> [SHORT EXERCISE]: Give the lines of the material verbatim, from the first line to the line with "return plate(outline, inner_rear, inner_rear", including both.

> [RECORDED INFORMATION]:
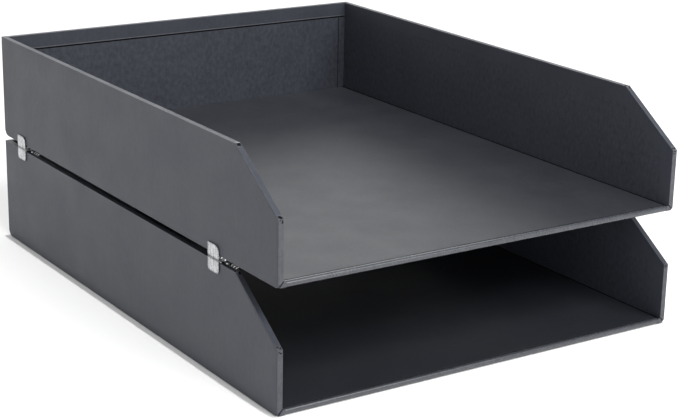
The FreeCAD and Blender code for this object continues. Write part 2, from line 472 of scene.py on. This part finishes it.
def liner(sign):
    """Lining paper on a side wall, in its recess, with a narrow flap round the rear corner."""
    low, foot, head, top = wall_outline(turned + side_seam)
    rear_end = inner_rear + sheet - 0.03
    outline = [(low[0], 2.0), foot, head, (rear_end, top[1]), (rear_end, 2.0)]
    depths = sorted((sign * inner_side, sign * (inner_side + sheet - 0.02)))
    up = (floor + 0.1, turned_low - back_seam)
    flap_end = inner_side - flap_width
    flap = sorted((sign * flap_end, sign * (inner_side - 0.04)))
    groove = sorted((sign * (flap_end - 0.02), sign * (flap_end - 0.35)))
    return joined([
        plate(outline, *depths, 0, 0.06),
        plate(rectangle(flap, up), inner_rear - 0.24, inner_rear - 0.005, 1, 0.08),
        # painted shade: a near-black strip beside the flap
        coloured(plate(rectangle(groove, up), inner_rear - 0.03, inner_rear - 0.005, 1, 0), 1),
    ])


def back_liner():
    wide = inner_side - 0.15
    outline = rectangle((-wide, wide), (2.0, turned_low - back_seam))
    return plate(outline, inner_rear, inner_rear + sheet - 0.02, 1)


def floor_liner():
    """The floor's lining paper, and the grooves between it and the side walls, in near-black paper
    as painted shade.
    """
    wide = inner_side - floor_seam
    along = (front + lip + groove_width, inner_rear - 0.3)
    low = floor - sheet + 0.02
    parts = [plate(rectangle((-wide, wide), along), low, floor, 2)]
    for sign in (-1, 1):
        across = sorted((sign * (wide - 0.05), sign * (inner_side - 0.03)))
        parts.append(coloured(plate(rectangle(across, along), low, floor - 0.05, 2, 0), 1))
    return joined(parts)


def base_profile(inset, waver):
    """The base's covering paper in the YZ plane, drawn in by the inset near its two ends."""
    radius = floor / 2
    nose = Vector((front + radius, radius))
    r = radius - inset
    lip_end = front + lip
    points = [(lip_end, bare), (lip_end, floor - inset - 0.06), (lip_end - 0.12, floor - inset)]
    for degrees in range(0, 181, 15):
        a = math.radians(degrees)
        swell = 1 + waver * math.sin(a) ** 2
        points.append((nose.x - r * swell * math.sin(a), nose.y + r * math.cos(a)))
    at_wall, below, bottom = rear_arc()[6:]
    points += [(bottom[0], inset), (below[0], below[1] + inset), (at_wall[0], at_wall[1] + inset)]
    points.append((inner_rear - 0.05, bare))
    return points


def base_cover(seed):
    """Paper under the base and round its nose, whose ends are rounded by hand-folded corners."""
    half = inner_side - 0.4
    end_radius = 1.4
    stations = []
    for step in range(7):
        run = end_radius * (1 - math.cos(math.radians(15 * step)))
        drop = end_radius - math.sqrt(max(0.0, end_radius ** 2 - (end_radius - run) ** 2))
        stations.append((run, drop))
    xs = [(-half + run, inset) for run, inset in stations]
    count = 80
    straight = 2 * half - 2 * end_radius
    xs += [(-half + end_radius + straight * k / count, 0.0) for k in range(1, count)]
    xs += [(half - run, inset) for run, inset in reversed(stations)]
    made = bmesh.new()
    rings = []
    for x, inset in xs:
        waver = -0.03
        if inset == 0:
            waver = -0.035 * (1 + noise.noise(Vector((x * 0.11, seed, 0.0))))
        rings.append([made.verts.new((x, y, z)) for y, z in base_profile(inset, waver)])
    for here, there in zip(rings, rings[1:]):
        for k in range(len(here)):
            j = (k + 1) % len(here)
            made.faces.new([here[k], here[j], there[j], there[k]])
    made.faces.new(rings[0])
    made.faces.new(rings[-1])
    bmesh.ops.recalc_face_normals(made, faces=made.faces)
    behind_nose = front + floor / 2 - 0.01
    # painted shade: the bare top in the groove behind the lip, and the nose's lowest strip, take
    # the near-black paper
    for face in made.faces:
        if all(abs(v.co.z - bare) < 0.02 for v in face.verts):
            face.material_index = 1
        elif all(v.co.y > behind_nose and v.co.z < bare - 0.1 for v in face.verts):
            face.material_index = 2
        elif all(v.co.z < 0.25 for v in face.verts):
            face.material_index = 1
    return made


def edging(sign):
    """The overlap of the edge paper outside the slope and the front, as a thin raised band."""
    outer, inner_line = wall_outline(0.95), wall_outline(3.1)
    outline = [(outer[0][0], 0.9), outer[1], outer[2], (inner_line[2][0] + 1.1, outer[2][1])]
    outline += [inner_line[2], inner_line[1], (inner_line[0][0], 0.9)]
    depths = sorted((sign * (side - 0.05), sign * (side + 0.09)))
    return plate(outline, *depths, 0, 0.06)


def turned_edge():
    """The bottom edge of the paper turned in over the back wall, swollen a little with glue."""
    half = inner_side - 0.5
    made = bmesh.new()
    ends = []
    for x in (-half, half):
        ring = []
        for step in range(13):
            a = math.radians(-90 + 15 * step)
            y, z = inner_rear - 0.22 * math.cos(a), turned_low + 0.32 + 0.32 * math.sin(a)
            ring.append(made.verts.new((x, y, z)))
        made.faces.new(ring)
        ends.append(ring)
    for step in range(13):
        after = (step + 1) % 13
        made.faces.new([ends[0][step], ends[0][after], ends[1][after], ends[1][step]])
    bmesh.ops.recalc_face_normals(made, faces=made.faces)
    # in the lighter fold paper: partly worn core, partly painted highlight
    return coloured(made, 1)


def pleats(sign, corner, before, after, seed, folds):
    """A patch of gathered paper over a corner of the outline, from one edge's normal to the next.

    Across the wall it follows the two folds; along the outline it goes round the corner.
    """
    r = fold_radius
    wall = side - inner_side
    turn = math.atan2(before.x * after.y - before.y * after.x, before.dot(after))
    bisector = (before + after).normalized()
    middle = corner - bisector * (r / math.cos(turn / 2))
    steps_along, steps_across = 36, 30
    outer_grid, inner_grid, materials = [], [], {}
    made = bmesh.new()
    for i in range(steps_along + 1):
        u = i / steps_along * 2 - 1
        bend = max(-1.0, min(1.0, u / 0.45))
        angle = turn / 2 * (1 + bend)
        normal = Vector((
            before.x * math.cos(angle) - before.y * math.sin(angle),
            before.x * math.sin(angle) + before.y * math.cos(angle),
        ))
        beyond = (abs(u) - 0.45) * 4.2 if abs(u) > 0.45 else 0.0
        along = Vector((-normal.y, normal.x)) * math.copysign(1, u) * math.copysign(1, turn)
        row_out, row_in = [], []
        for j in range(steps_across + 1):
            v = j / steps_across
            if v < 0.3:
                a = v / 0.3 * math.pi / 2
                x, depth = r - r * math.cos(a), r - r * math.sin(a)
            elif v > 0.7:
                a = (1 - v) / 0.3 * math.pi / 2
                x, depth = wall - r + r * math.cos(a), r - r * math.sin(a)
            else:
                x, depth = r + (v - 0.3) / 0.4 * (wall - 2 * r), 0.0
            edge = min(1.0, (1 - abs(u)) * 5) * min(1.0, v * 7, (1 - v) * 7)
            wobble = noise.noise(Vector((v * 2.1, u * 1.3, seed)))
            wave = math.pi * folds * (0.5 * u + 0.35 * wobble + 0.12 * v)
            ridge = 1 - abs(math.sin(wave))
            rise = 0.03 + edge * (0.06 + 0.36 * ridge ** 2 * (0.6 + wobble))
            # painted shade: the troughs take the near-black paper; painted highlight: the ridges
            # take the pale paper; the rest takes the lighter fold paper, partly painted highlight
            if ridge < 0.24 and edge > 0.7:
                materials[i, j] = 2
            elif ridge > 0.8 and edge > 0.9:
                materials[i, j] = 3
            else:
                materials[i, j] = 1
            for row, shift in ((row_out, rise), (row_in, -0.12)):
                place = middle + normal * (r - depth + shift) + along * beyond
                x_shift = 0.0
                if v < 0.3:
                    x_shift = -shift * math.cos(v / 0.3 * math.pi / 2) * 0.4
                elif v > 0.7:
                    x_shift = shift * math.cos((1 - v) / 0.3 * math.pi / 2) * 0.4
                y, z = max(place.x, front), min(max(place.y, 0.0), height)
                row.append(made.verts.new((sign * (side - x - x_shift), y, z)))
        outer_grid.append(row_out)
        inner_grid.append(row_in)
    for i in range(steps_along):
        for j in range(steps_across):
            material = materials[i, j] if materials[i, j] == materials[i + 1, j + 1] else 1
            for grid in (outer_grid, inner_grid):
                cell = [grid[i][j], grid[i + 1][j], grid[i + 1][j + 1], grid[i][j + 1]]
                made.faces.new(cell).material_index = material
    rim = [(i, 0) for i in range(steps_along)] + [(steps_along, j) for j in range(steps_across)]
    rim += [(i, steps_across) for i in range(steps_along, 0, -1)]
    rim += [(0, j) for j in range(steps_across, 0, -1)]
    for (i, j), (k, m) in zip(rim, rim[1:] + rim[:1]):
        cell = [outer_grid[i][j], outer_grid[k][m], inner_grid[k][m], inner_grid[i][j]]
        made.faces.new(cell).material_index = 1
    bmesh.ops.recalc_face_normals(made, faces=made.faces)
    return made


def tuck(sign):
    """The nose's paper drawn across a wall's heel in the lighter fold paper, partly painted
    highlight, and the slit that slants above it in near-black paper as painted shade.
    """
    heel = [(-1.6, 0.4), (2.2, 0.4), (1.5, 1.2), (-0.1, 3.2), (-1.6, 3.0)]
    slit = [(2.0, 1.2), (0.35, 3.5), (-0.1, 3.5), (-0.1, 3.1), (1.4, 1.2)]
    heel, slit = (
        [(sign * (inner_side + across), up) for across, up in corners] for corners in (heel, slit)
    )
    return joined([
        coloured(plate(heel, front + 0.02, front + 0.7, 1, 0.1), 1),
        coloured(plate(slit, front + 0.13, front + 0.4, 1, 0), 2),
    ])


def corner_folds(sign, seed):
    """The gathered paper at a side wall's slope foot and slope head, and the tuck at its heel."""
    _, foot, head, _ = (Vector(p) for p in wall_outline(gather))
    ahead, above = Vector((-1, 0)), Vector((0, 1))
    up_slope = (head - foot).normalized()
    off_slope = Vector((-up_slope.y, up_slope.x))
    return [
        pleats(sign, foot, off_slope, ahead, seed, 3),
        pleats(sign, head, above, off_slope, seed + 5, 1),
        tuck(sign),
    ]


def tray(name, lift, seed):
    corners = corner_folds(-1, seed) + corner_folds(1, seed + 20)
    walls = joined([cover(), turned_edge(), edging(-1), edging(1), *corners])
    wall_papers = [wall_paper, fold_paper, painted_shade_paper, painted_ridge_highlight]
    base_papers = [nose_paper, painted_shade_paper, wall_paper]
    side_papers = [lining_paper, painted_shade_paper]
    boards = ["left_board", "right_board", "back_board"]
    wrapped = ["side_wrap", *boards, "left_corner_stay", "right_corner_stay"]
    pieces = (
        ("cover", walls, wall_papers, "cover_paper", wrapped),
        ("base_cover", base_cover(seed), base_papers, "cover_paper", ["base_wrap", "base_board"]),
        ("floor_paper", floor_liner(), [floor_paper, painted_shade_paper], "liner_paper", ["floor_liner"]),
        ("back_paper", back_liner(), [lining_paper], "liner_paper", ["back_liner"]),
        ("left_paper", liner(-1), side_papers, "liner_paper", ["left_liner"]),
        ("right_paper", liner(1), side_papers, "liner_paper", ["right_liner"]),
    )
    for kind, made, materials, slot, nodes in pieces:
        covered = [f"{name}_{part}" for part in nodes]
        finished(f"{name}_{kind}", made, materials, f"{name}_tray", lift, covered)


def plate_clip(part):
    """Steel on a clip's own CAD mesh, with its eased edges in a lighter copy of the steel as
    painted highlight.
    """
    part.data.materials.clear()
    part.data.materials.append(steel)
    part.data.materials.append(painted_highlight_steel)
    eased = part.modifiers.new("eased", "BEVEL")
    eased.width = 0.14 * MM
    eased.segments = 2
    eased.material = 1
    eased.limit_method = "ANGLE"
    eased.angle_limit = math.radians(40)


tray("lower", 0.0, 3.7)
tray("upper", stack, 11.2)

for name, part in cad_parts.items():
    if name.endswith("_clip"):
        plate_clip(part)


# ---------------------------------------------------------------- floor, light, camera


def stage_floor():
    made = bmesh.new()
    bmesh.ops.create_grid(made, x_segments=8, y_segments=8, size=6.0)
    mesh = bpy.data.meshes.new("floor")
    made.to_mesh(mesh)
    made.free()
    ground = bpy.data.objects.new("floor", mesh)
    ground.location.z = -0.0002
    bpy.context.scene.collection.objects.link(ground)
    material, _, shader = new_material("floor")
    shader.inputs["Base Color"].default_value = (0.86, 0.86, 0.86, 1)
    shader.inputs["Roughness"].default_value = 0.9
    shader.inputs["Specular IOR Level"].default_value = 0.1
    mesh.materials.append(material)


def lights():
    """A large soft light ahead of the trays, and a small sun overhead, a little to one side."""
    softbox = bpy.data.lights.new("front_softbox", "AREA")
    softbox.shape = "RECTANGLE"
    softbox.size, softbox.size_y = 1.8, 1.0
    softbox.energy = 47
    lamp = bpy.data.objects.new("front_softbox", softbox)
    place, aim = Vector((0.25, -1.45, 1.5)), Vector((0, 0, 0.06))
    lamp.location = place
    lamp.rotation_euler = (aim - place).to_track_quat("-Z", "Y").to_euler()
    bpy.context.scene.collection.objects.link(lamp)
    overhead = bpy.data.lights.new("overhead", "SUN")
    overhead.energy = 1.8
    overhead.angle = math.radians(0.6)
    lamp = bpy.data.objects.new("overhead", overhead)
    lamp.rotation_euler = (0, math.radians(1.55), 0)
    bpy.context.scene.collection.objects.link(lamp)


def camera():
    """Low and from the left of the open front, a little rolled."""
    azimuth, pitch, roll = map(math.radians, (33.357, 17.242, 1.057))
    ahead = Vector((math.sin(azimuth), math.cos(azimuth), 0)) * math.cos(pitch)
    forward = ahead - Vector((0, 0, math.sin(pitch)))
    level = Vector((math.cos(azimuth), -math.sin(azimuth), 0))
    upright = level.cross(forward)
    right = math.cos(roll) * level + math.sin(roll) * upright
    up = -math.sin(roll) * level + math.cos(roll) * upright
    place = Vector((0, 0, stack)) - forward * 1000.24 + level * 12.92 - upright * 22.45
    data = bpy.data.cameras.new("camera")
    data.lens = 92.198
    data.clip_start = 0.01
    eye = bpy.data.objects.new("camera", data)
    turn = Matrix((right, up, -forward)).transposed().to_4x4()
    eye.matrix_world = Matrix.Translation(place * MM) @ turn
    bpy.context.scene.collection.objects.link(eye)
    bpy.context.scene.camera = eye


def studio_world():
    """White surroundings, brighter low down and behind the trays."""
    world = bpy.data.worlds.new("studio")
    world.use_nodes = True
    tree = world.node_tree
    place = node(tree, "ShaderNodeTexCoord")
    parts = node(tree, "ShaderNodeSeparateXYZ")
    tree.links.new(place.outputs["Generated"], parts.inputs["Vector"])
    sky = ranged(tree, parts.outputs["Z"], 1.25, 0.12, 0.3, 0.75)
    behind = dot(tree, place.outputs["Generated"], (0.55, 0.835, 0))
    sky = combined(tree, "MULTIPLY", sky, ranged(tree, behind, 0.77, 1.55, -0.1, 0.9))
    tree.links.new(sky, tree.nodes["Background"].inputs["Strength"])
    tree.nodes["Background"].inputs["Color"].default_value = (1.0, 1.0, 1.0, 1)
    bpy.context.scene.world = world


stage_floor()
lights()
camera()
studio_world()
bpy.context.scene.view_settings.view_transform = "Standard"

> [EXERCISE SOLUTION]:
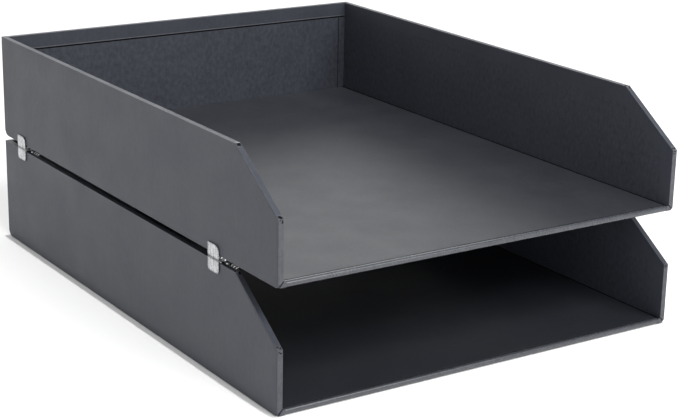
The FreeCAD and Blender code for this object continues. Write part 2, from line 472 of scene.py on. This part finishes it.
def liner(sign):
    """Lining paper on a side wall, in its recess, with a narrow flap round the rear corner."""
    low, foot, head, top = wall_outline(turned + side_seam)
    rear_end = inner_rear + sheet - 0.03
    outline = [(low[0], 2.0), foot, head, (rear_end, top[1]), (rear_end, 2.0)]
    depths = sorted((sign * inner_side, sign * (inner_side + sheet - 0.02)))
    up = (floor + 0.1, turned_low - back_seam)
    flap_end = inner_side - flap_width
    flap = sorted((sign * flap_end, sign * (inner_side - 0.04)))
    groove = sorted((sign * (flap_end - 0.02), sign * (flap_end - 0.35)))
    return joined([
        plate(outline, *depths, 0, 0.06),
        plate(rectangle(flap, up), inner_rear - 0.24, inner_rear - 0.005, 1, 0.08),
        # painted shade: a near-black strip beside the flap
        coloured(plate(rectangle(groove, up), inner_rear - 0.03, inner_rear - 0.005, 1, 0), 1),
    ])


def back_liner():
    wide = inner_side - 0.15
    outline = rectangle((-wide, wide), (2.0, turned_low - back_seam))
    return plate(outline, inner_rear, inner_rear + sheet - 0.02, 1)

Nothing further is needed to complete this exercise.